"The Pony Remark" is the second episode of the second season of the NBC sitcom Seinfeld, and the seventh episode overall. The episode was written by series co-creators Jerry Seinfeld and Larry David, based on a remark David once made.

In this episode, Jerry, at a relative's 50th-anniversary dinner, makes a remark about hating anybody who had a pony when they were a child. His remark upsets the female guest-of-honor, causing her to storm out in anger.  When the woman dies shortly after the dinner, Jerry and his friends wonder if the pony remark had something to do with her death.

The episode was the first appearance of Jerry's uncle Leo, who became a recurring character on the show. Leo was played by Len Lesser. The episode was also the first appearance of Barney Martin as Morty Seinfeld, replacing actor Phil Bruns, who had portrayed Morty in the season 1 episode "The Stake Out." "The Pony Remark" aired on January 30, 1991, and gained a Nielsen rating of 10.7/16. It gained positive responses from critics, and The New York Times considers the episode to have been a turning point for the show.

Plot
Jerry's parents, Helen and Morty Seinfeld, are staying at his apartment in New York City. Helen pressures him into coming along to the 50th anniversary dinner of Helen's second cousin Manya and her husband Isaac. Jerry does not know Manya or Isaac, so he brings Elaine along as a social buffer.
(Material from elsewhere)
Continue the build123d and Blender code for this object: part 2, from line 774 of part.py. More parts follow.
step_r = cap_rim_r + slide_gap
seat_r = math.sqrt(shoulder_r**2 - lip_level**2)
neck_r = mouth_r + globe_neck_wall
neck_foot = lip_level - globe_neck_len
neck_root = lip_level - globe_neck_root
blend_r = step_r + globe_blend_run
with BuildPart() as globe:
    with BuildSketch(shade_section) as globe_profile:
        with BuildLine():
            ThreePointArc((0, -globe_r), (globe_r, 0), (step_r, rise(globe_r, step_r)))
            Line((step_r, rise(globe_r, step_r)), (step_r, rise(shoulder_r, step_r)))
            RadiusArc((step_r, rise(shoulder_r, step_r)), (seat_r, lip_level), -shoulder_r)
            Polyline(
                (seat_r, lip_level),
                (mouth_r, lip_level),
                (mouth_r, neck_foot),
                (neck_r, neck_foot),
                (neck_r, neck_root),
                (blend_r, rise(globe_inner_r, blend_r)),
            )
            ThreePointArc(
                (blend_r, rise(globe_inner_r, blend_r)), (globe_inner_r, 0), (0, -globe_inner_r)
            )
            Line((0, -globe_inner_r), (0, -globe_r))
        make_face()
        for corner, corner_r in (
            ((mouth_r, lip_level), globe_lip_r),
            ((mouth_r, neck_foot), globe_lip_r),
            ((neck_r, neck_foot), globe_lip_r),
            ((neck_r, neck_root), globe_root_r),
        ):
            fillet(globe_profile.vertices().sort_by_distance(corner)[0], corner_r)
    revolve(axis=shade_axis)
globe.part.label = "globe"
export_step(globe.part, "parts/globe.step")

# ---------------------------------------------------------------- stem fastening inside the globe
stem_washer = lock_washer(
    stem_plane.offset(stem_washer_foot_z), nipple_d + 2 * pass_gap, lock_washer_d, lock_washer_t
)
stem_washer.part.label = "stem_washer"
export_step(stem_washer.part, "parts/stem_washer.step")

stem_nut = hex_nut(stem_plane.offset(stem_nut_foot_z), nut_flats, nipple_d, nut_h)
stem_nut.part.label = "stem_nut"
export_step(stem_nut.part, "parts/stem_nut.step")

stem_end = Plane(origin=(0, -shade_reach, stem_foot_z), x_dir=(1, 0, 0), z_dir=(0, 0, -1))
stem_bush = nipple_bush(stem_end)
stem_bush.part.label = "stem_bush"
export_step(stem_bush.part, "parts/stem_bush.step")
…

During the dinner, Jerry offhandedly states that he hates people who had a pony when they were growing up. This offends Manya, as she grew up in a village in Poland where she, and most of the children, had their own ponies (hers was the pride of Kraków). Jerry tries to amend his remark, but Manya leaves the table in a huff.
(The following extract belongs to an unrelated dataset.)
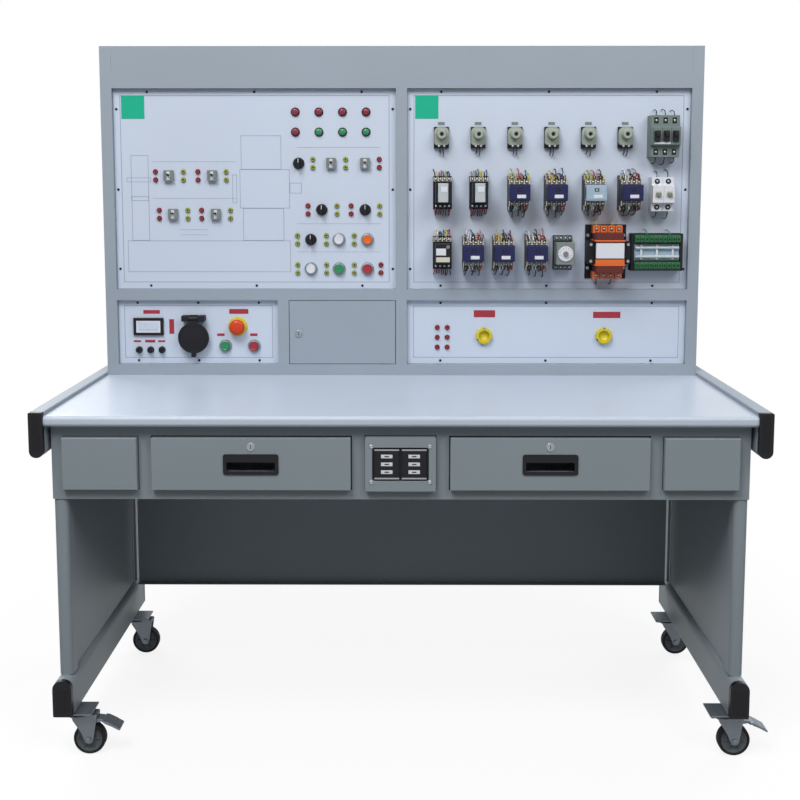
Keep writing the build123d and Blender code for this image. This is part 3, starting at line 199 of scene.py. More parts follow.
WHITE = "white_plastic"
RED = "red_plastic"
YELLOW = "yellow_plastic"
ORANGE = "orange_plastic"
STEEL = "bright_steel"
ZINC = "zinc_steel"
CABINET = "cabinet_paint"
DESK = "desk_paint"


def new_node(tree, kind, **settings):
    node = tree.nodes.new(kind)
    for key, value in settings.items():
        setattr(node, key, value)
    return node


def give(node, values):
    """Set the named inputs of a node."""
    for key, value in values.items():
        node.inputs[key].default_value = value


def join(tree, links):
    """Link nodes, each row giving a node and its output, a node and its input."""
    for source, output, target, socket in links:
        tree.links.new(source.outputs[output], target.inputs[socket])


def picked(sockets, identifier):
    return next(s for s in sockets if s.identifier == identifier)


def effect_group(name):
    """A shared surface effect: varied colour, varied roughness and a height for the bump."""
    found = bpy.data.node_groups.get(name)
    if found:
        return found
    group = bpy.data.node_groups.new(name, "ShaderNodeTree")
    for label, kind in (
        ("Place", "NodeSocketVector"), ("Colour", "NodeSocketColor"),
        ("Grain", "NodeSocketFloat"), ("Roughness", "NodeSocketFloat"),
    ):
        group.interface.new_socket(label, in_out="INPUT", socket_type=kind)
    for label, kind in (
        ("Colour", "NodeSocketColor"), ("Roughness", "NodeSocketFloat"),
        ("Height", "NodeSocketFloat"),
    ):
        group.interface.new_socket(label, in_out="OUTPUT", socket_type=kind)
    given = new_node(group, "NodeGroupInput")
    result = new_node(group, "NodeGroupOutput")
    stretch = {
        "Brushed metal": (1.0, 0.04, 1.0), "Lamination": (0.02, 1.0, 0.02),
    }.get(name, (1.0, 1.0, 1.0))
    turned = new_node(group, "ShaderNodeMapping")
    turned.inputs["Scale"].default_value = stretch
    fine = new_node(group, "ShaderNodeTexNoise")
    fine.inputs["Detail"].default_value = 3.0
    broad = new_node(group, "ShaderNodeTexNoise")
    give(broad, {"Scale": 3.2, "Detail": 5.0})
    join(group, (
        (given, "Place", turned, "Vector"), (turned, "Vector", fine, "Vector"),
        (given, "Grain", fine, "Scale"), (given, "Place", broad, "Vector"),
    ))
    spread = {"Laminate": 0.1, "Lamination": 0.9, "Brushed metal": 0.16}.get(name, 0.05)
    soil = 0.06 if name in ("Powder coat", "Laminate") else 0.04
    dark = new_node(group, "ShaderNodeMapRange")
    give(dark, {"To Min": 1.0 - soil, "To Max": 1.0 + soil})
    speck = new_node(group, "ShaderNodeMapRange")
    give(speck, {"To Min": 1.0 - spread, "To Max": 1.0 + spread})
    both = new_node(group, "ShaderNodeMath", operation="MULTIPLY")
    shade = new_node(group, "ShaderNodeVectorMath", operation="SCALE")
    join(group, (
        (broad, "Fac", dark, "Value"), (fine, "Fac", speck, "Value"), (dark, "Result", both, 0),
        (speck, "Result", both, 1), (given, "Colour", shade, 0), (both, "Value", shade, "Scale"),
        (shade, "Vector", result, "Colour"),
    ))
    rough = new_node(group, "ShaderNodeMapRange")
    give(rough, {"To Min": -0.06, "To Max": 0.06})
    total = new_node(group, "ShaderNodeMath", operation="ADD", use_clamp=True)
    join(group, (
        (fine, "Fac", rough, "Value"), (rough, "Result", total, 0),
        (given, "Roughness", total, 1), (total, "Value", result, "Roughness"),
        (fine, "Fac", result, "Height"),
    ))
    return group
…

The following day, Jerry receives a phone call from Uncle Leo, who informs him that Manya has died, and the funeral will be held on the same day as his softball team's championship game. Jerry, Elaine, and George ponder whether his comment was a factor in Manya's death. Feeling guilty, Jerry goes to the funeral, where he apologizes to Isaac for his remark; Isaac assures him that Manya had forgotten all about it. Isaac decides to move to Phoenix in the wake of Manya's death, and Elaine asks whether she can have their apartment. Isaac eventually tells her that Jerry's cousin Jeffrey is taking it. It starts to rain, and Jerry realizes the softball game will be postponed. The following day, the team loses the championship due to some exceptionally bad playing from Jerry, leading Elaine to speculate that Manya's spirit put a hex on him as revenge for the pony remark.

Jerry bets Kramer he will back out of a resolution to rebuild his apartment so that it has multiple flat, wooden levels instead of furniture. Kramer eventually decides not to build levels but refuses to pay Jerry, arguing that the bet is invalid because he did not attempt the renovation.

Production
This episode was written by series creators Larry David and Jerry Seinfeld and directed by Tom Cherones. This episode was based on a remark David once made during a conversation. Cherones deliberately made Elaine sit at a smaller table while directing the dinner scene. "The Pony Remark" was the first episode in which Kramer wants to gamble; it is later established that he has a gambling addiction. The idea of Elaine asking Isaac what is going to happen with his old apartment was added during rehearsals. The first table reading of the episode was held on October 24, 1990, and a run-through was held two days later. "The Pony Remark" was filmed in front of a live audience on October 30, 1990, while Seinfeld's stand-up routine was filmed one day earlier, along with the performances used in "The Ex-Girlfriend" and "The Busboy"; Seinfeld changed wardrobe between takes.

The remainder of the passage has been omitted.